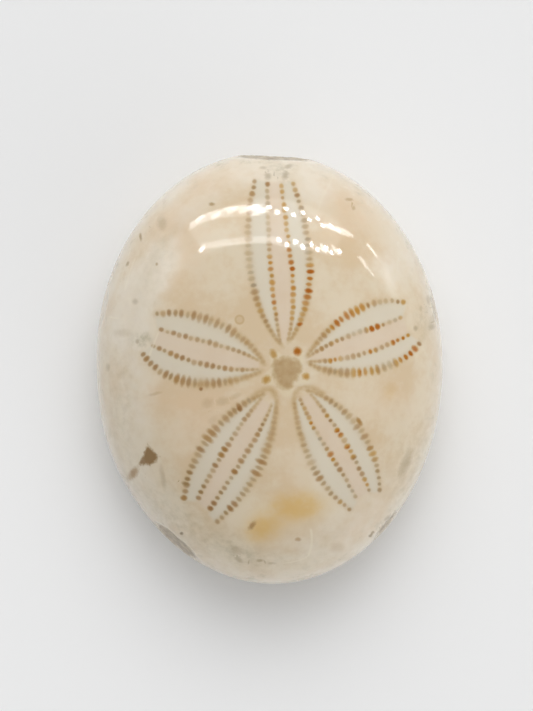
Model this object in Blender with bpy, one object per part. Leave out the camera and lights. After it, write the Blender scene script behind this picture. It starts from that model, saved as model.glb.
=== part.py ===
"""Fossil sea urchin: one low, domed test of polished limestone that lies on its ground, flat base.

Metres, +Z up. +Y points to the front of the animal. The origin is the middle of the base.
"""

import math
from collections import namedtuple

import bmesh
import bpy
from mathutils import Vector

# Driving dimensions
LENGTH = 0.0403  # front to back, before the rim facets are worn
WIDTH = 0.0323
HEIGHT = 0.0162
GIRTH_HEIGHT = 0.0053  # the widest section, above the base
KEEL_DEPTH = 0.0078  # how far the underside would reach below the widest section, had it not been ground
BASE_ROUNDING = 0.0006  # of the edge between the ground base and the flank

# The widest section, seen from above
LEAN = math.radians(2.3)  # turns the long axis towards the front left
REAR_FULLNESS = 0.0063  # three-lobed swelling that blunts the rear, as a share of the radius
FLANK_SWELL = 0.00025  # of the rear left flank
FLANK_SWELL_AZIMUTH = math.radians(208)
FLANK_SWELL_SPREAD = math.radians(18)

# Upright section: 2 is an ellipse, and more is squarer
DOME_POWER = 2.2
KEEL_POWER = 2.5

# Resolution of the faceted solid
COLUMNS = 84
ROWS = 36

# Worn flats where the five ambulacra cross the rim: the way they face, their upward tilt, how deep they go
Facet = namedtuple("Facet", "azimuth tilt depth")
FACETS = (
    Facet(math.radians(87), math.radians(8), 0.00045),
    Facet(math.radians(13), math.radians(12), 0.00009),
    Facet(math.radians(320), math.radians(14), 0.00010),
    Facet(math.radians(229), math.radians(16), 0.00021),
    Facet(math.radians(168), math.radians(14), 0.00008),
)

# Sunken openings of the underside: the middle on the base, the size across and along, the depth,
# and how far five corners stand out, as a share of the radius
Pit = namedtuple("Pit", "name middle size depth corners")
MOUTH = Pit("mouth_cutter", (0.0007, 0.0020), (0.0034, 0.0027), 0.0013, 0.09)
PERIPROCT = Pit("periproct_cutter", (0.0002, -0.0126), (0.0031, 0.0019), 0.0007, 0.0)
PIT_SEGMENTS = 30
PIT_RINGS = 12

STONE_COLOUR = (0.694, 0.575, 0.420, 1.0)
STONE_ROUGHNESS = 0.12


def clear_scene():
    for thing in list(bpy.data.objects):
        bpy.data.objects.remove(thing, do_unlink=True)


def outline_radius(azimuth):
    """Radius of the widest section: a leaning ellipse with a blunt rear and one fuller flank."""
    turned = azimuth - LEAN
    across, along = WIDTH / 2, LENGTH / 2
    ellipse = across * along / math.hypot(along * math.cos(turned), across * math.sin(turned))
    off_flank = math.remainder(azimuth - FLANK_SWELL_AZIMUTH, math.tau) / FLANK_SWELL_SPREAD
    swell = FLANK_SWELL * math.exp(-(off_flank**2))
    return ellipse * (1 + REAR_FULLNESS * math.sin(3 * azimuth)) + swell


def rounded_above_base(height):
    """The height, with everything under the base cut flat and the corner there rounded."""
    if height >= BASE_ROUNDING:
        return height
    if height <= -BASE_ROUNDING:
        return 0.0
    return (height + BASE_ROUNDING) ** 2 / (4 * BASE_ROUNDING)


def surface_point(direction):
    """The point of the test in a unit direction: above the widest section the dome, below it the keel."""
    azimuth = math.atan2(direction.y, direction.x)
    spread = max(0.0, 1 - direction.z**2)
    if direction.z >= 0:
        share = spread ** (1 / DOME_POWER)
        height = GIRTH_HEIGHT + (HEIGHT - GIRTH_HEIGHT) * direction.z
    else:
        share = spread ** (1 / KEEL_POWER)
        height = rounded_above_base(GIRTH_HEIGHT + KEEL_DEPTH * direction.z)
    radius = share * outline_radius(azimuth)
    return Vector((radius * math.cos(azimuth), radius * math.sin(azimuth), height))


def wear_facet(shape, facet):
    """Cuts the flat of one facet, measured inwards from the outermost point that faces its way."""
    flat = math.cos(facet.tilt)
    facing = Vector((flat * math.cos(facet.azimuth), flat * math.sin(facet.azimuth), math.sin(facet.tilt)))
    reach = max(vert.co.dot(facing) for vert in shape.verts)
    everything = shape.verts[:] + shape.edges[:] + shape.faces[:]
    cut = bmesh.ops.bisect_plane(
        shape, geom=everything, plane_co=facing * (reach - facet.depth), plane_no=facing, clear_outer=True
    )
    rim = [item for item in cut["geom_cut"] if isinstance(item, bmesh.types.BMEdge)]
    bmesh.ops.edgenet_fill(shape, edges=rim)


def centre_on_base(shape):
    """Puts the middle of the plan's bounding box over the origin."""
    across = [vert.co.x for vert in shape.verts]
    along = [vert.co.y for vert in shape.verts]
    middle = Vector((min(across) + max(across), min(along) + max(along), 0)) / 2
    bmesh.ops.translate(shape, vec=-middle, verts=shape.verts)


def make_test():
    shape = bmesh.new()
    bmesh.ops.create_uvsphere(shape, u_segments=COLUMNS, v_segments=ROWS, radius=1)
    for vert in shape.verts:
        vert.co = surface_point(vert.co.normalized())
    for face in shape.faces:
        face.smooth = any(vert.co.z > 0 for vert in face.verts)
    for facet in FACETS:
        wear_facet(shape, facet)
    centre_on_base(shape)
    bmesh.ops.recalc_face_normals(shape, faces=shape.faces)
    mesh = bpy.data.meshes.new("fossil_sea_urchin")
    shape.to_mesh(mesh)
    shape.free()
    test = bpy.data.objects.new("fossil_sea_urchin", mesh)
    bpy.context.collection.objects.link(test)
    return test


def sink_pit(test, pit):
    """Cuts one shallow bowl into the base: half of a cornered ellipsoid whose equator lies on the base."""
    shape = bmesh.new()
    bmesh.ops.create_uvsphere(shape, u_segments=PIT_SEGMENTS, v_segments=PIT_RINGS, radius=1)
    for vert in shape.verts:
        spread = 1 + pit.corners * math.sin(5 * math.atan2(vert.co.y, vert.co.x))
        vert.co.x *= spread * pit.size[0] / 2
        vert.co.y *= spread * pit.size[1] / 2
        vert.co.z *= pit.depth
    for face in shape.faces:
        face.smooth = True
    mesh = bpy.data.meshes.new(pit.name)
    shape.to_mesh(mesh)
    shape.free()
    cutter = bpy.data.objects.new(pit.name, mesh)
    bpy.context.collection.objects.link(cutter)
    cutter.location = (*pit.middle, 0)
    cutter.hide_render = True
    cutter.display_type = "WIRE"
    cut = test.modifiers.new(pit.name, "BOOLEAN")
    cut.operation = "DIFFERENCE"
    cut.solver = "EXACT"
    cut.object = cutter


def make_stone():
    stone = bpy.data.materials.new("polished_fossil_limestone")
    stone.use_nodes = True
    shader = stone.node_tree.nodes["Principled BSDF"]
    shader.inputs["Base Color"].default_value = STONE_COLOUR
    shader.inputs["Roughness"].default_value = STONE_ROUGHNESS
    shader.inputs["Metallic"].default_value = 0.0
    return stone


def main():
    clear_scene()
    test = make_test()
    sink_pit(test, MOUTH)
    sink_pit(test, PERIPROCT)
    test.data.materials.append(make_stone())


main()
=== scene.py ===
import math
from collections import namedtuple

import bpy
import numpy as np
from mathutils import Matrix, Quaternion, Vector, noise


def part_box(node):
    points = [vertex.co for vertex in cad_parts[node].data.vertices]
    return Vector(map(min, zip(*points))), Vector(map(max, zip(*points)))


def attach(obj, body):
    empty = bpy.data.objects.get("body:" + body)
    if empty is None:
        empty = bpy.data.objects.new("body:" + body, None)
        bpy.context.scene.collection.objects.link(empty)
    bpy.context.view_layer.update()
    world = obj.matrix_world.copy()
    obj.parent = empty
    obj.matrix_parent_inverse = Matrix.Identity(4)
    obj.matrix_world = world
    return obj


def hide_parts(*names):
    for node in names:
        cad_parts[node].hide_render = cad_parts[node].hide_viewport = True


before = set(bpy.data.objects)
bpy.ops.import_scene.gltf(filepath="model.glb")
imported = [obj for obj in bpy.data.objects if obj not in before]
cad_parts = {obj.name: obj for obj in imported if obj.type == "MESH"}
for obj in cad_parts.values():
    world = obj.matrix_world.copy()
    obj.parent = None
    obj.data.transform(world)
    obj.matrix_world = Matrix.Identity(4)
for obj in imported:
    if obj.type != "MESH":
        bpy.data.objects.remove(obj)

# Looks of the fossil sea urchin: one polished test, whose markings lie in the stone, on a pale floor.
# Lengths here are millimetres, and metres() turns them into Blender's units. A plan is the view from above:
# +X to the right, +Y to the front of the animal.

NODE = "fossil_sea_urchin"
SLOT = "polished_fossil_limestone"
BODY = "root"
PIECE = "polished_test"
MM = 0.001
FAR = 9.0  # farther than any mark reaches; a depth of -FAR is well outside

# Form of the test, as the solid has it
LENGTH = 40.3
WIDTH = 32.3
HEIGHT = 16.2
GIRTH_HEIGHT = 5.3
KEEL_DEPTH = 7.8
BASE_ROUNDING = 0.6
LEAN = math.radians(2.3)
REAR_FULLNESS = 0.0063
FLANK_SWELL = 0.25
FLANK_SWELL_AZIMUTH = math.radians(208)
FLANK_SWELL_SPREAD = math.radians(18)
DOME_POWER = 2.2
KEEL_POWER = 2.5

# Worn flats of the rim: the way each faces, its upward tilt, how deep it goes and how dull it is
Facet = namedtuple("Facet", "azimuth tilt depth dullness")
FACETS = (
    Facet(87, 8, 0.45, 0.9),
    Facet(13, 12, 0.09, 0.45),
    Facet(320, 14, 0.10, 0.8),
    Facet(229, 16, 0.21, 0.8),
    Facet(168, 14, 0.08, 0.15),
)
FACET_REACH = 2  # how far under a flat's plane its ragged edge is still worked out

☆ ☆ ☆

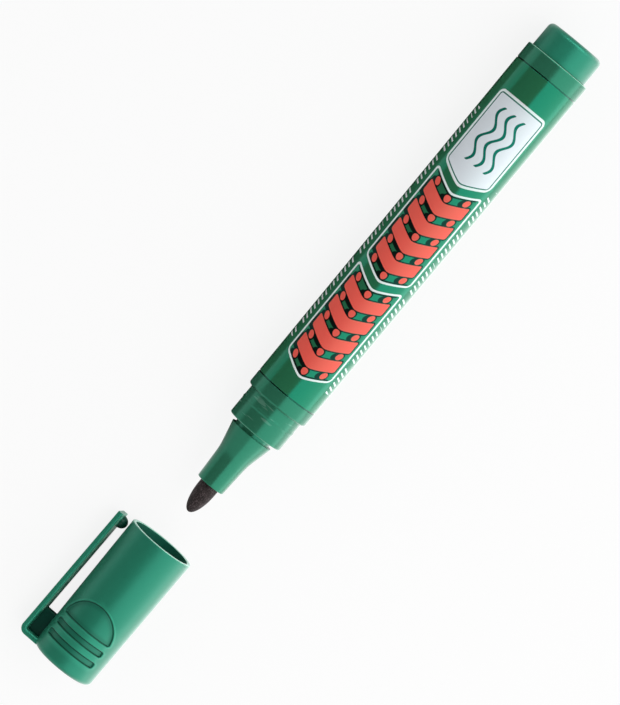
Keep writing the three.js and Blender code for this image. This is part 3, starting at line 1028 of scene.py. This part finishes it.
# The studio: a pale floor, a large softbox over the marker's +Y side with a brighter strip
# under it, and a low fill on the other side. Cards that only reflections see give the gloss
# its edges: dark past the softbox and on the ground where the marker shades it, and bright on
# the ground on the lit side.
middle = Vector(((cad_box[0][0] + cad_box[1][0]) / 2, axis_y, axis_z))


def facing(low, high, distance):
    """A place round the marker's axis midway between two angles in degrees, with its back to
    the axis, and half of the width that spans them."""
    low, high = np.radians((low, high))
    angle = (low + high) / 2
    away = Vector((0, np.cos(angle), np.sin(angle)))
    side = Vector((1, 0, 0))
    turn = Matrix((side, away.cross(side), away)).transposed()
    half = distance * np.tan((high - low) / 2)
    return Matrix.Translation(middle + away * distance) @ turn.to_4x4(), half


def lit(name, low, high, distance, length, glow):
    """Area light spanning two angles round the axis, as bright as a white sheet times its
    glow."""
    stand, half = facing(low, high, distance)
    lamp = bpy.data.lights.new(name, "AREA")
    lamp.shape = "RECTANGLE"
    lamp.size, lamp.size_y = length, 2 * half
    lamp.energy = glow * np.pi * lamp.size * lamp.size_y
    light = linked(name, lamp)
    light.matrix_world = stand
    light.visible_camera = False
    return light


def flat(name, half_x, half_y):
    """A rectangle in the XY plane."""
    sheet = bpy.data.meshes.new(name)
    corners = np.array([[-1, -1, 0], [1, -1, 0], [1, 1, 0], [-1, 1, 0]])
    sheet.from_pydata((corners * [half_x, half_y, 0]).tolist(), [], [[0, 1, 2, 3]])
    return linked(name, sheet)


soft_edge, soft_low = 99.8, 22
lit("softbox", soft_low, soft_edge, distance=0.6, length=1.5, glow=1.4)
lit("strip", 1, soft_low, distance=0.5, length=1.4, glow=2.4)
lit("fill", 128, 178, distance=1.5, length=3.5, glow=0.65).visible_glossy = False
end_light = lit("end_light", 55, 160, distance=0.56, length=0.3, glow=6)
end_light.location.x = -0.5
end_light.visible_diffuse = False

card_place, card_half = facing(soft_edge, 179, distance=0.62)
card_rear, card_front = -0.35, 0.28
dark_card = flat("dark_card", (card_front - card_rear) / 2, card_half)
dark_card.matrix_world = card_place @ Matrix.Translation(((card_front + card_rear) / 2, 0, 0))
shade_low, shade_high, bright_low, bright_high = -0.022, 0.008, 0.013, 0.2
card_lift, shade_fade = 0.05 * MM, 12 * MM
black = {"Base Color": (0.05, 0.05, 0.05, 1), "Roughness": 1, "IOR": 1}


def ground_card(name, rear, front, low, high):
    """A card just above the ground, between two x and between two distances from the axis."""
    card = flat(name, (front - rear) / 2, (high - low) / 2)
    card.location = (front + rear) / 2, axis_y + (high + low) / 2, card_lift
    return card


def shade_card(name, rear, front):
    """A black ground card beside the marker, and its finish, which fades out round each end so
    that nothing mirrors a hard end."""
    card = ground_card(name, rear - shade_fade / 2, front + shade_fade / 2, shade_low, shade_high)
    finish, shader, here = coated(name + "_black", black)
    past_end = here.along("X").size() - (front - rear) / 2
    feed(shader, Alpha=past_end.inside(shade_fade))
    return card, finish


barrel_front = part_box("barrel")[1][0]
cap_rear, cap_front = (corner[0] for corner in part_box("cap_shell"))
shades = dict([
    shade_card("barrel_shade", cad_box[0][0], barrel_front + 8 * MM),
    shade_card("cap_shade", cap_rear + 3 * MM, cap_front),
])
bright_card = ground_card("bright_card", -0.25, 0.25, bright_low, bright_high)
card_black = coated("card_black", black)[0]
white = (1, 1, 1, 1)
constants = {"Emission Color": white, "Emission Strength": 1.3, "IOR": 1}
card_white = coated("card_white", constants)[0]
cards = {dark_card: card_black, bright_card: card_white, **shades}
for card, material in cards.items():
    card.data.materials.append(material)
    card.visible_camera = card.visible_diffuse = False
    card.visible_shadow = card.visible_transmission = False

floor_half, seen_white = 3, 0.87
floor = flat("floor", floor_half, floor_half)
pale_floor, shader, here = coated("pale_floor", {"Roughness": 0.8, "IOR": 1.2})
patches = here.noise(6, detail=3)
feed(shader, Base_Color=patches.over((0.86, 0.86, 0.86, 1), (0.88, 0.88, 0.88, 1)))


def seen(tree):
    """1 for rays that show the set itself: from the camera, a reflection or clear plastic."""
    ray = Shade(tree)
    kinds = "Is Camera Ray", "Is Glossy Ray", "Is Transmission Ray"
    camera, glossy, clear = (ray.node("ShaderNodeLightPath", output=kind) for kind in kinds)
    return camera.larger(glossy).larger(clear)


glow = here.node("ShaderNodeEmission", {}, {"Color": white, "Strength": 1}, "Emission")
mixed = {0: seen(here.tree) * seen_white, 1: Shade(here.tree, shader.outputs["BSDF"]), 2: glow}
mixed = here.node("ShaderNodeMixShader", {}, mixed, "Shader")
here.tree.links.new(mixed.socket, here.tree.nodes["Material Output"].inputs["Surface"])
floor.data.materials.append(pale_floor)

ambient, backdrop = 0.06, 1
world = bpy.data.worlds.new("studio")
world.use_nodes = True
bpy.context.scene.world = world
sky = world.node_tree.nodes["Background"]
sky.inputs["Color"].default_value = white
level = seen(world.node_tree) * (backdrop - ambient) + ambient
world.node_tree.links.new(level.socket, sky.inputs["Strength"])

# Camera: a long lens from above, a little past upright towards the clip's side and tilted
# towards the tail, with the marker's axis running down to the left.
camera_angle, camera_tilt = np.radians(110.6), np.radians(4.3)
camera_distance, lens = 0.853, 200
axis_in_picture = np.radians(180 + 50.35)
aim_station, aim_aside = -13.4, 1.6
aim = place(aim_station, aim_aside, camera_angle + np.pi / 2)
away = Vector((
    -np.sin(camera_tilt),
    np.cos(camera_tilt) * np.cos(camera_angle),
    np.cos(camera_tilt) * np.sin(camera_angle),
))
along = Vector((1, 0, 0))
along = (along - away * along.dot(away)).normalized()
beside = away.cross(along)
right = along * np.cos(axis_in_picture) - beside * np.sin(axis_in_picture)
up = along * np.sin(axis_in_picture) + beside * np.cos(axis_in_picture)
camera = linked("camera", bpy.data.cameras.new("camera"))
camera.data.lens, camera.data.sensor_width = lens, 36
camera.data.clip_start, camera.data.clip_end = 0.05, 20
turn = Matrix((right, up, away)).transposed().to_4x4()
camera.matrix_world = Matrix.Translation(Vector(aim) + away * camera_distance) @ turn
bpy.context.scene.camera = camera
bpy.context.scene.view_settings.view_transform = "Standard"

☆ ☆ ☆

▶ _THE PROBLEM_:
Repeat word for word the stretch of lines from the one with "Model this object" down to the one with "from mathutils import Vector", both included.

▶ _OUTPUT FOR THIS TASK_:
Model this object in Blender with bpy, one object per part. Leave out the camera and lights. After it, write the Blender scene script behind this picture. It starts from that model, saved as model.glb.
=== part.py ===
"""Fossil sea urchin: one low, domed test of polished limestone that lies on its ground, flat base.

Metres, +Z up. +Y points to the front of the animal. The origin is the middle of the base.
"""

import math
from collections import namedtuple

import bmesh
import bpy
from mathutils import Vector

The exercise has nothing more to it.